In this section, we investigate how the graph size affects the performance. We vary the size factor  $\lambda$  from 0.25 to 1.5, and measure the translation quality of both the S2TT DA-Transformer model and DASpeech on the CVSS-C Fr $\rightarrow$ En test set. As shown in Figures 5 and 6, we observe that the performance of S2TT DA-Transformer keeps increasing as the graph size gets larger, which is consistent with the observations in machine translation [11, 59]. However, DASpeech performs best at  $\lambda = 0.5$  and shows a performance drop at larger  $\lambda$ . We speculate that this is because larger graph size makes end-to-end training more challenging. We will investigate this issue in the future.

Figure 5: Phoneme-level BLEU scores of the S2TT DA-Transformer under different size factor  $\lambda$ .

Figure 6: ASR-BLEU scores of DASpeech under different size factor  $\lambda$ .

## D Speedup Under Batch Decoding

As Gu and Kong [46] pointed out, the speed benefits of non-autoregressive models may degrade during batch decoding. To better understand this problem, we evaluate the speedup ratio under different decoding batch sizes. As shown in Figure 7, the speedup ratio keeps dropping as the decoding batch size increases. Nevertheless, DASpeech ( $\lambda = 0.5$  with Joint-Viterbi decoding) still achieves more than  $6\times$  speedup with a decoding batch size of 64 and maintains comparable performance with Translatotron 2.
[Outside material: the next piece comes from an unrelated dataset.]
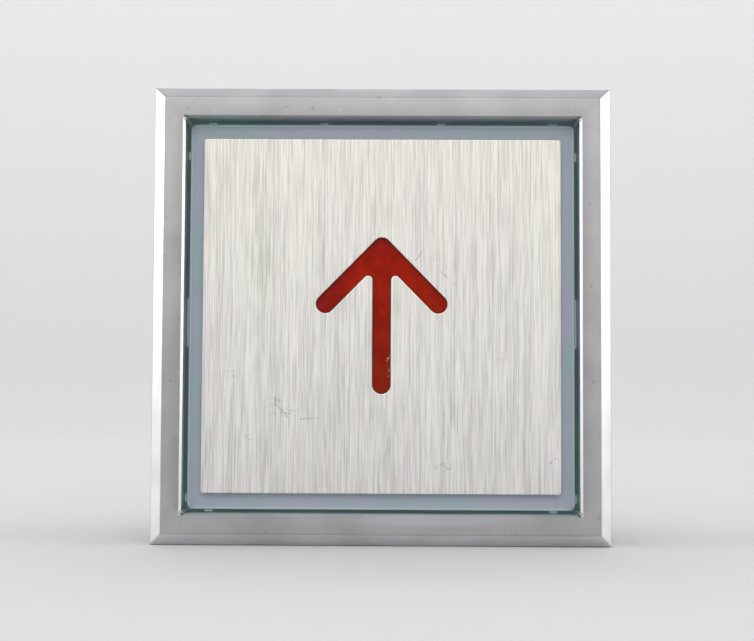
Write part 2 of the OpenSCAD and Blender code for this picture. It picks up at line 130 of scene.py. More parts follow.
def grain(tree, place, scale=1.0, detail=3.0, rough=0.55):
    node = add(tree, "ShaderNodeTexNoise")
    node.inputs["Scale"].default_value = scale
    node.inputs["Detail"].default_value = detail
    node.inputs["Roughness"].default_value = rough
    plug(tree, place, node.inputs["Vector"])
    return node.outputs["Fac"]


def spread(tree, value, low, high, newLow=0.0, newHigh=1.0, smooth=False):
    node = add(tree, "ShaderNodeMapRange")
    if smooth:
        node.interpolation_type = "SMOOTHSTEP"
    node.inputs["From Min"].default_value = low
    node.inputs["From Max"].default_value = high
    node.inputs["To Min"].default_value = newLow
    node.inputs["To Max"].default_value = newHigh
    plug(tree, value, node.inputs["Value"])
    return node.outputs["Result"]


def maths(tree, operation, first, second=None):
    node = add(tree, "ShaderNodeMath", operation=operation)
    for slotIndex, item in enumerate((first, second)):
        if item is None:
            continue
        if isinstance(item, (int, float)):
            node.inputs[slotIndex].default_value = item
        else:
            plug(tree, item, node.inputs[slotIndex])
    return node.outputs["Value"]


def times(tree, first, second):
    return maths(tree, "MULTIPLY", first, second)


def bigger(tree, first, second):
    return maths(tree, "MAXIMUM", first, second)


def unsigned(tree, value):
    return maths(tree, "ABSOLUTE", value)


def mixed(tree, first, second, share):
    # share of the second, and the rest of the first
    return maths(tree, "ADD", times(tree, first, 1 - share), times(tree, second, share))


def border(tree, value, origin, span, newLow=0, newHigh=1):
    # a soft border that starts and ends at two distances from the origin
    return spread(tree, value, origin + span[0], origin + span[1], newLow, newHigh)


def blendColour(tree, share, first, second, mode="MIX"):
    node = add(tree, "ShaderNodeMix", data_type="RGBA", blend_type=mode)
    if isinstance(share, (int, float)):
        node.inputs[0].default_value = share
    else:
        plug(tree, share, node.inputs[0])
    for slotIndex, item in ((6, first), (7, second)):
        if isinstance(item, tuple):
            node.inputs[slotIndex].default_value = (*item, 1)
        else:
            plug(tree, item, node.inputs[slotIndex])
    return node.outputs[2]


def dent(tree, shader, height, strength, distance):
    node = add(tree, "ShaderNodeBump")
    node.inputs["Strength"].default_value = strength
    node.inputs["Distance"].default_value = distance
    plug(tree, height, node.inputs["Height"])
    plug(tree, node.outputs["Normal"], shader.inputs["Normal"])


def axes(tree, place):
    node = add(tree, "ShaderNodeSeparateXYZ")
    plug(tree, place, node.inputs[0])
    return node.outputs


def scratch(tree, place, start, end, width):
    # one fine straight mark on the plate, from start to end in mm across and up
    run = Vector(end) - Vector(start)
    middle = (Vector(start) + Vector(end)) / 2
    angle = math.atan2(run.y, run.x)
    centred = stretched(tree, place, (1, 1, 1), (-middle.x * mm, 0, -middle.y * mm))
    turned = stretched(tree, centred, (1, 1, 1), rotation=(0, angle, 0))
    parts = axes(tree, turned)
    length = run.length * mm
    thick = width * mm
    inLength = spread(tree, unsigned(tree, parts["X"]), length * 0.4, length * 0.5, 1, 0)
    inWidth = spread(tree, unsigned(tree, parts["Z"]), thick * 0.3, thick * 0.5, 1, 0)
    return times(tree, inLength, inWidth)


def smudge(tree, place, spot):
    # a soft oval spot: middle across, middle up, half width and half height in mm
    middle, up, halfWide, halfHigh = spot
    scale = (1 / (halfWide * mm), 0, 1 / (halfHigh * mm))
    centred = stretched(tree, place, scale, (-middle / halfWide, 0, -up / halfHigh))
    away = add(tree, "ShaderNodeVectorMath", operation="LENGTH")
    plug(tree, centred, away.inputs[0])
    return spread(tree, away.outputs["Value"], 0.4, 1.0, 1, 0, smooth=True)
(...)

Figure 7: Speedup ratio compared to S2UT baseline (not shown in the figure) and ASR-BLEU score on the CVSS-C Fr $\rightarrow$ En test set with different batch decoding sizes ( $b \in \{1, 8, 16, 32, 64\}$ ).## E Best-Path Training

Best-path-training selects the most probable path  $\hat{A} = (\hat{a}_1, \dots, \hat{a}_M)$  and takes the hidden states on path  $\hat{A}$  as input to the acoustic decoder. Formally, given the target phoneme sequence  $Y$ , we can find the most probable path  $\hat{A} = \arg \max_{A \in \Gamma} P_{\theta}(Y, A|X)$  via Viterbi algorithm [20]. Specifically, we use  $\delta_i(j)$  to denote the probability of the most probable path so far  $(\hat{a}_1, \dots, \hat{a}_i)$  with  $\hat{a}_i = j$  that generates  $(y_1, \dots, y_i)$ . Considering the definition of  $a_1 = 1$ , we have  $\delta_1(1) = \mathbf{P}_{1,y_1}$  and  $\delta_1(1 < j \leq L) = 0$ . For  $i > 1$ , we can sequentially calculate  $\delta_i(\cdot)$  from its previous step  $\delta_{i-1}(\cdot)$  due to the Markov property:

$$\delta_i(j) = \max_{k < j} (\delta_{i-1}(k) \cdot \mathbf{E}_{k,j} \cdot \mathbf{P}_{j,y_i}), \quad (16)$$

$$\phi_i(j) = \arg \max_{k < j} (\delta_{i-1}(k) \cdot \mathbf{E}_{k,j} \cdot \mathbf{P}_{j,y_i}), \quad (17)$$

where  $\phi_i(j)$  stores  $\hat{a}_{i-1}$  of the most probable path so far  $(\hat{a}_1, \dots, \hat{a}_{i-1}, \hat{a}_i = j)$ . After  $M$  iterations, we can obtain the most probable path by backtracking from  $\hat{a}_M = L$ :

$$\hat{a}_i = \phi_{i+1}(\hat{a}_{i+1}). \quad (18)$$

Finally, we select the hidden states on the most probable path, i.e.,  $\mathbf{z}_i = \mathbf{v}_{\hat{a}_i}$ , as the input sequence of the acoustic decoder.